I am pretty strongly opposed to having the user specify the list of attributes on the command line. We spend a lot of time worrying about users who cannot spell, so giving them another place to make typos (but one that pushes them towards needing more advanced build strategies like response files) seems counter-intuitive. We also would have to solve some interesting issues like the user specifying "foo_attr" on the command line, using `__attribute__((foo_attr))` in code and having it warned on as an unknown attribute because we happen to know about `__declspec(foo_attr)` but not the `__attribute__((foo_attr))` spelling, etc.

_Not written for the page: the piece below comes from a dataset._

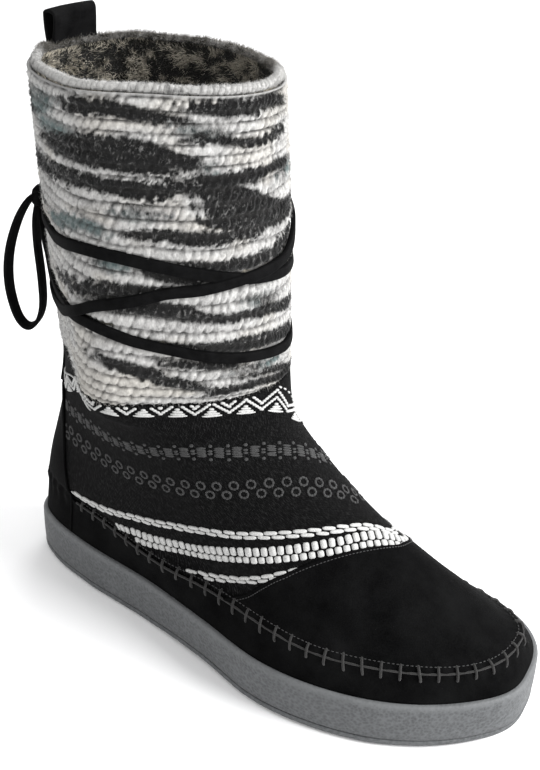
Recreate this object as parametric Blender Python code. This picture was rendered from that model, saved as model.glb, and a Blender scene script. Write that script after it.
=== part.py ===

I think am coming at this from a different angle -- the user's code is compiled with 1 compiler (Clang) vs N compilers (including Clang). For a user who is using N compilers, they should be using the preprocessor to solve this issue. This is the longstanding status quo solution and is the reason we standardized `__has_cpp_attribute` and friends, and I'm not strongly motivated to maintain an additional solution that pushes the issue into the build system for only one of their N compilers because the user will still have to come up with ad hoc solutions for the other N - 1 compilers, so this doesn't seem like it gets them much (compared to the macro approach, which can work for all compilers). What I am strongly motivated to support are users who are using Clang as their only compiler. These users have no reason to need the macro boilerplate, except for 3rd party tooling that is entirely unknown to Clang (static analyzers being a primary source). Given that well-behaved 3rd party tools should only be introducing attributes in their own vendor namespace (a namespace Clang is unlikely to know anything about), and we have no reason to believe 3rd parties won't come up with numerous attributes the user may want to use, it seems very useful to allow users to inhibit the unknown attribute warnings for those vendor namespaces without making the user maintain a separate, manual list of attributes in the build system. I also don't see Clang introducing attributes from those vendor namespaces with any frequency, so that's why I'm not too worried about upgrades introducing new warnings.



================
Comment at: test/SemaCXX/attr-cxx0x.cpp:64-67
+#if defined(UNKNOWN_ATTRS) || defined(UNKNOWN_NAMESPACE)
+// expected-warning at +2 {{unknown attribute 'bobble' ignored}}
+#endif
+[[frobble::bobble]] int unknown2;
----------------
This logic is backwards. We want to suppress the warning in this case, not issue it. :-)


================
Comment at: test/SemaCXX/attr-cxx0x.cpp:72
+#endif
+[[gsl::unknown_attribute]] int unknown3;
----------------
This is the case we wanted warned on.